1. Jammers disguised as mobile phones
These affect tracking (T) at a range of around 10m and acquisition (A) at 20m.
(Expressed as T10m A20m)
2. In-car jammers – simple all-in-one devices that plug into the cigarette lighter.
3. Jammers that use an externally connected aerial and are powered by an internal battery. T300m A600m
4. ‘Graduate made jammers’ –these are very powerful transmitters that flood an area with a massive output of signal on the same frequency as the L1 GNSS carrier that can be built by someone with a degree level of understanding of RF technology.
These jammers use signals classified as either tones, swept waveforms, pulses, narrowband noise, or broadband noise. Effectively either completely masking the real satellite transmissions or interfering with their complete reception.

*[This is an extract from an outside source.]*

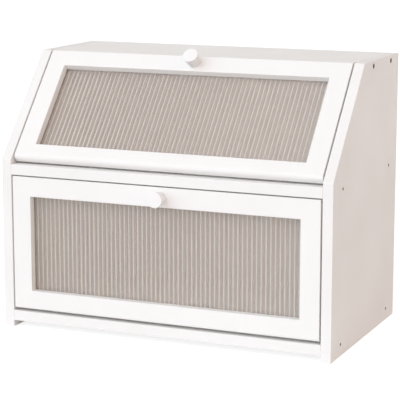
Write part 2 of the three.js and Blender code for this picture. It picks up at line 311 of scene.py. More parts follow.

Jammers can only be defeated by locating the source, in other words finding the jamming equipment and neutralising the threat (switching it off).
The good news is that equipment to detect jammers is very effective and already, near airport and large sea port, most governments are employing this technology.
The Way Forward
1. Outlaw the procession of both a spoofing and jamming device and hand down very heavy custodial sentences to offenders. Both spoofing and jamming threaten life and I personally am lobbying for a minimum custodial sentence of 10 years imprisonment.
2. Jamming detection equipment fitted to all new police vehicles.
3. Grant license to manufacture certificates to all manufacturers across the globe, where a mandatory requirement is the provision of anti-spoofing devices in every receiver built. This should be relatively easy to implement as it is in nearly every nation states interest to do this as everyone from China and Russia to America and the EU have GNSS of their own.
4. Write to your Member of Parliament expressing concern.
5. Write to the manufacturers and when the first manufacturer responds by building and providing a protected unit buy it at the expense of other manufacturers models – thus putting into action the forces of market demand and supply.
It is in all of our interests to make this happen to stop the lights going out!